--- START Source material ---

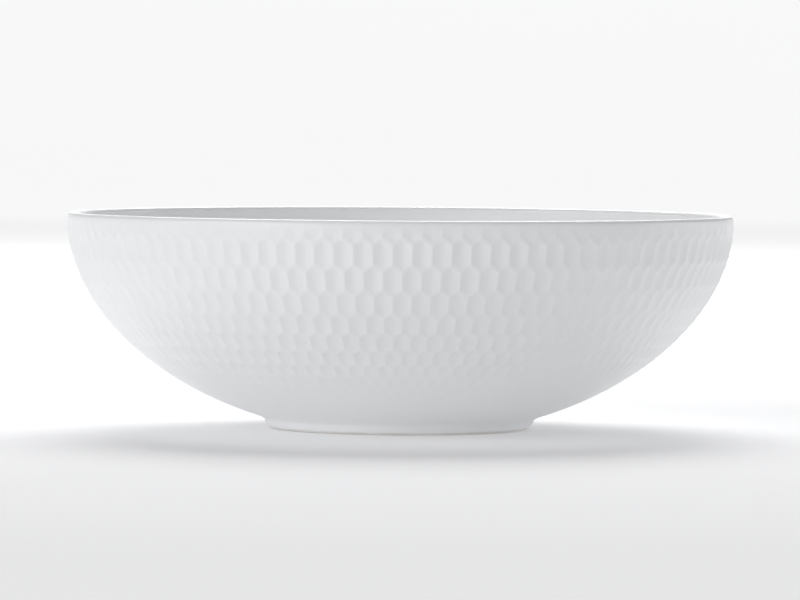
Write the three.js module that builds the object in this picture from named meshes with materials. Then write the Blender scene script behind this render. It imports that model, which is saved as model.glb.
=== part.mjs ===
// A wide porcelain serving bowl on a low foot ring, built as the potter builds it: a pressed clay bowl,
// a foot ring luted under it, and three glaze coats fired on.
// Millimetres, +Z up. The origin is the centre of the foot, on the surface that the bowl stands on.
// Every piece is a ring or a disc about Z, so each one is a half section turned round that axis.
import * as THREE from 'three';

// Overall sizes, over the glaze.
const rimDiameter = 280; // at the widest level of the wall
const bowlHeight = 90.5; // from the foot's contact face to the crest of the lip
const widestBelowCrest = 4.5; // the wall is widest this far under the crest
const lipLeanIn = 0.3; // and leans in by this much from there up to the lip
const wallFullness = 1.88; // 2 gives the wall the curve of an ellipse; less draws its middle in

// The clay.
const lipThickness = 2.8;
const wallThickness = 4.2; // where the wall reaches the base; it thins evenly towards the lip
const baseThickness = 4.4; // under the well
const wellBlendHeight = 9.5; // above the well's floor, the wall starts to curve into the floor

// The foot ring.
const footHeight = 5.6;
const footTopRadius = 59; // where the ring's outside meets the wall
const footTaper = 2.6; // the outside narrows by this much from the wall down to the round
const footRound = 4.2; // round between the outside and the contact face
const footInnerRadius = 46.5;
const footInnerRound = 1.6;
const lutingGap = 0.05; // hairline between the ring and the base, filled by slip

// The glaze.
const glazeThickness = 0.3;
const bondGap = 0.03; // hairline between a coat and the clay that carries it
const bareFoot = 1.2; // the ring is wiped clean this far up from its contact face
const coatGap = 0.05; // hairline where the inner coat meets the outer one, inside the lip

// How finely curves are divided.
const turnSteps = 48;
const wallSteps = 12;
const lipSteps = 6;
const wellSteps = 4;
const roundSteps = 3;

// Sizes that follow from those.
const coatDepth = bondGap + glazeThickness;
const wallRadius = rimDiameter / 2 - coatDepth; // clay, at the widest level
const crestZ = bowlHeight - coatDepth;
const widestZ = bowlHeight - widestBelowCrest;
const lipRadius = lipThickness / 2;
const lipZ = crestZ - lipRadius; // centre of the lip's round
const lipCentreRadius = wallRadius - lipLeanIn - lipRadius;
const wellZ = footHeight + baseThickness;

// The outside of the wall is a stretch of a near-ellipse about the widest level, which comes in to meet
// the foot ring; the inside is one too, set in by the lip's thickness above and the wall's below.
// Its radius at a share of its drop below that level is radius * sqrt(1 - share ** wallFullness).
const footShare =
  (1 - (footTopRadius / wallRadius) ** 2) ** (1 / wallFullness);
const outerDrop = (widestZ - footHeight) / footShare;
const innerRadius = wallRadius - lipThickness;
const innerDrop = outerDrop - wallThickness;

const point = (r, z) => new THREE.Vector2(r, z);

// Points on the wall's curve, from one share of its drop to another, closer together lower down.
function wallPoints(radius, drop, fromShare, toShare, steps) {
  const from = Math.asin(fromShare);
  const to = Math.asin(toShare);
  const points = [];
  for (let i = 0; i <= steps; i++) {
    const share = Math.sin(from + ((to - from) * i) / steps);
    const r = radius * Math.sqrt(1 - share ** wallFullness);
    points.push(point(r, widestZ - drop * share));
  }
  return points;
}

// Points on a round about a centre, from one angle to another, angles from +R towards +Z.
function roundPoints(centre, radius, from, to, steps) {
  const points = [];
  for (let i = 0; i <= steps; i++) {
    const angle = from + ((to - from) * i) / steps;
    points.push(
      point(
        centre.x + radius * Math.cos(angle),
        centre.y + radius * Math.sin(angle),
      ),
    );
  }
  return points;
}

// The foot ring's outside, from its contact face up to the wall.
function footOutside() {
  const roundTop = footTopRadius - footTaper;
  const centre = point(roundTop - footRound, footRound);
  return [
    ...roundPoints(centre, footRound, -Math.PI / 2, 0, roundSteps),
    point(footTopRadius, footHeight),
  ];
}

// The wall's outside, from the foot ring up to the lip.
function wallOutside() {
  return wallPoints(wallRadius, outerDrop, footShare, 0, wallSteps);
}

// The lip, over its crest from outside to inside.
function lipRound() {
  const centre = point(lipCentreRadius, lipZ);
  return roundPoints(centre, lipRadius, 0, Math.PI, lipSteps);
}

// The wall's inside, from the lip down to the middle of the well.
function wallInside() {
  const blendShare = (widestZ - wellZ - wellBlendHeight) / innerDrop;
  const wall = wallPoints(innerRadius, innerDrop, 0, blendShare, wallSteps - 2);
  const blendStart = wall[wall.length - 1];
  // The blend starts along the wall's own slope and ends level with the floor.
  const inwardRun =
    (innerRadius ** 2 * wallFullness * blendShare ** (wallFullness - 1)) /
    (2 * innerDrop * blendStart.x);
  const reach = wellBlendHeight * inwardRun;
  const blend = new THREE.QuadraticBezierCurve(
    blendStart,
    point(blendStart.x - reach, wellZ),
    point(blendStart.x - 2 * reach, wellZ),
  );
  return [...wall, ...blend.getPoints(wellSteps).slice(1), point(0, wellZ)];
}

// A line moved sideways, to the right of its direction, with every stretch kept parallel.
function setAside(line, distance) {
  const across = line.slice(1).map((end, i) => {
    const along = end.clone().sub(line[i]).normalize();
    return point(along.y, -along.x);
  });
  return line.map((at, i) => {
    const before = across[Math.max(i - 1, 0)];
    const after = across[Math.min(i, across.length - 1)];
    const sum = before.clone().add(after);
    return at
      .clone()
      .addScaledVector(sum, (2 * distance) / sum.lengthSq());
  });
}

// A coat of glaze over a line of clay, on the right of the line's direction, as a closed section.
function coatSection(line) {
  const under = setAside(line, bondGap);
  const over = setAside(line, coatDepth);
  return [...under.reverse(), ...over];
}

// A half section turned round +Z. A section that doesn't end on the axis closes on itself.
function turned(section) {
  const onAxis = section[0].x === 0 && section[section.length - 1].x === 0;
  const outline = onAxis ? section : [...section, section[0]];
  return new THREE.LatheGeometry(outline, turnSteps).rotateX(Math.PI / 2);
}

const bisque = () =>
  new THREE.MeshStandardMaterial({ color: 0xf0eee8, roughness: 0.8 });
const glaze = () =>
  new THREE.MeshStandardMaterial({ color: 0xf3f5f8, roughness: 0.12 });

function piece(name, section, material) {
  const mesh = new THREE.Mesh(turned(section), material);
  mesh.name = name;
  return mesh;
}

// The pressed bowl: flat under the base, out to the foot ring's edge, up, over the lip and down inside.
function clayBody() {
  return [
    point(0, footHeight),
    ...wallOutside(),
    ...lipRound(),
    ...wallInside(),
  ];
}

// The foot ring, cut level just under the base.
function footRing() {
  const outside = footOutside();
  const wallFoot = outside[outside.length - 2];
  const corner = outside[outside.length - 1];
  const cut = (corner.y - lutingGap - wallFoot.y) / (corner.y - wallFoot.y);
  const innerCentre = point(footInnerRadius + footInnerRound, footInnerRound);
  return [
    ...roundPoints(
      innerCentre,
      footInnerRound,
      -Math.PI,
      -Math.PI / 2,
      roundSteps,
    ),
    ...outside.slice(0, -1),
    wallFoot.clone().lerp(corner, cut),
    point(footInnerRadius, footHeight - lutingGap),
  ];
}

// Points of a line from a height up, with a new point at that height.
function fromHeight(line, height) {
  const next = line.findIndex((at) => at.y > height);
  const below = line[next - 1];
  const share = (height - below.y) / (line[next].y - below.y);
  return [below.clone().lerp(line[next], share), ...line.slice(next)];
}

// The outer coat: from the wiped edge of the foot, up the wall and over the lip.
function outerGlaze() {
  const line = fromHeight(footOutside(), bareFoot);
  return coatSection([...line, ...wallOutside().slice(1), ...lipRound()]);
}

// The inner coat: from just inside the lip down to the middle of the well.
function innerGlaze() {
  const line = wallInside();
  const top = point(lipCentreRadius - lipRadius, lipZ - coatGap);
  return coatSection([top, ...line]);
}

// The base coat: the roof of the foot's recess and the ring's inside, down to the wiped edge.
function baseGlaze() {
  return coatSection([
    point(0, footHeight),
    point(footInnerRadius, footHeight),
    point(footInnerRadius, Math.max(bareFoot, footInnerRound)),
  ]);
}

const bowl = new THREE.Group();
bowl.add(
  piece('porcelain_body', clayBody(), bisque()),
  piece('foot_ring', footRing(), bisque()),
  piece('outer_glaze', outerGlaze(), glaze()),
  piece('inner_glaze', innerGlaze(), glaze()),
  piece('base_glaze', baseGlaze(), glaze()),
);

export default bowl;
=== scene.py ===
import math
import bpy
import numpy as np
from mathutils import Matrix, Vector


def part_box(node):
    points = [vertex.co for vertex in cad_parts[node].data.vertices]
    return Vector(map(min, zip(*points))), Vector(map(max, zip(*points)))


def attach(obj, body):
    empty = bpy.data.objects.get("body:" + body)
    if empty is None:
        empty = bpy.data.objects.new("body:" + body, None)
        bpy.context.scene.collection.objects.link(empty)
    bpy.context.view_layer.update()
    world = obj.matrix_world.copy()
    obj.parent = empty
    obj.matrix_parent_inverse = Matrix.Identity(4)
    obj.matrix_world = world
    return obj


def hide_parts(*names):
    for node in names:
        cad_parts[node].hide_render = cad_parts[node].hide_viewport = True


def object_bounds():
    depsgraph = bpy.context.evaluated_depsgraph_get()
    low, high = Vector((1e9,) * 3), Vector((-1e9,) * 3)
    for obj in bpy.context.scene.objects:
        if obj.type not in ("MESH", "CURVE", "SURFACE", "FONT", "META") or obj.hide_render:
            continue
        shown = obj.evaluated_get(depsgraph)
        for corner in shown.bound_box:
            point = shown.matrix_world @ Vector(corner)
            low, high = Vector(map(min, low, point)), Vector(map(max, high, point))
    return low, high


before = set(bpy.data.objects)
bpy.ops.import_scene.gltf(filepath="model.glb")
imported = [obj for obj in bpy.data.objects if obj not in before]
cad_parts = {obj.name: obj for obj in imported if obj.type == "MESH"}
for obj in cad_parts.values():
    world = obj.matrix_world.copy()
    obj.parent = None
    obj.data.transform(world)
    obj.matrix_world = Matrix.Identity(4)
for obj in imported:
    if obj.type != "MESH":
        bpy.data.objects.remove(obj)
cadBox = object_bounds()
mm = 0.001

claySizes = {
    "widestBelowCrest": 4.5 * mm,
    "wallFullness": 1.88,
    "lipThickness": 2.8 * mm,
    "lipLeanIn": 0.3 * mm,
    "wallThickness": 4.2 * mm,
    "baseThickness": 4.4 * mm,
    "wellBlendHeight": 9.5 * mm,
    "footTaper": 2.6 * mm,
    "footRound": 4.2 * mm,
    "footInnerRound": 1.6 * mm,
    "footFillet": 0.6 * mm,  # slip and glaze soften the corner where the ring meets the wall
}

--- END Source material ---

** What this task involves **
Each line from the one bearing "inner coat: from" through the one bearing "bpy.context.view_layer.update()" is to be duplicated without change; all remaining lines are to be left out.

** Exercise answer **
// The inner coat: from just inside the lip down to the middle of the well.
function innerGlaze() {
  const line = wallInside();
  const top = point(lipCentreRadius - lipRadius, lipZ - coatGap);
  return coatSection([top, ...line]);
}

// The base coat: the roof of the foot's recess and the ring's inside, down to the wiped edge.
function baseGlaze() {
  return coatSection([
    point(0, footHeight),
    point(footInnerRadius, footHeight),
    point(footInnerRadius, Math.max(bareFoot, footInnerRound)),
  ]);
}

const bowl = new THREE.Group();
bowl.add(
  piece('porcelain_body', clayBody(), bisque()),
  piece('foot_ring', footRing(), bisque()),
  piece('outer_glaze', outerGlaze(), glaze()),
  piece('inner_glaze', innerGlaze(), glaze()),
  piece('base_glaze', baseGlaze(), glaze()),
);

export default bowl;
=== scene.py ===
import math
import bpy
import numpy as np
from mathutils import Matrix, Vector


def part_box(node):
    points = [vertex.co for vertex in cad_parts[node].data.vertices]
    return Vector(map(min, zip(*points))), Vector(map(max, zip(*points)))


def attach(obj, body):
    empty = bpy.data.objects.get("body:" + body)
    if empty is None:
        empty = bpy.data.objects.new("body:" + body, None)
        bpy.context.scene.collection.objects.link(empty)
    bpy.context.view_layer.update()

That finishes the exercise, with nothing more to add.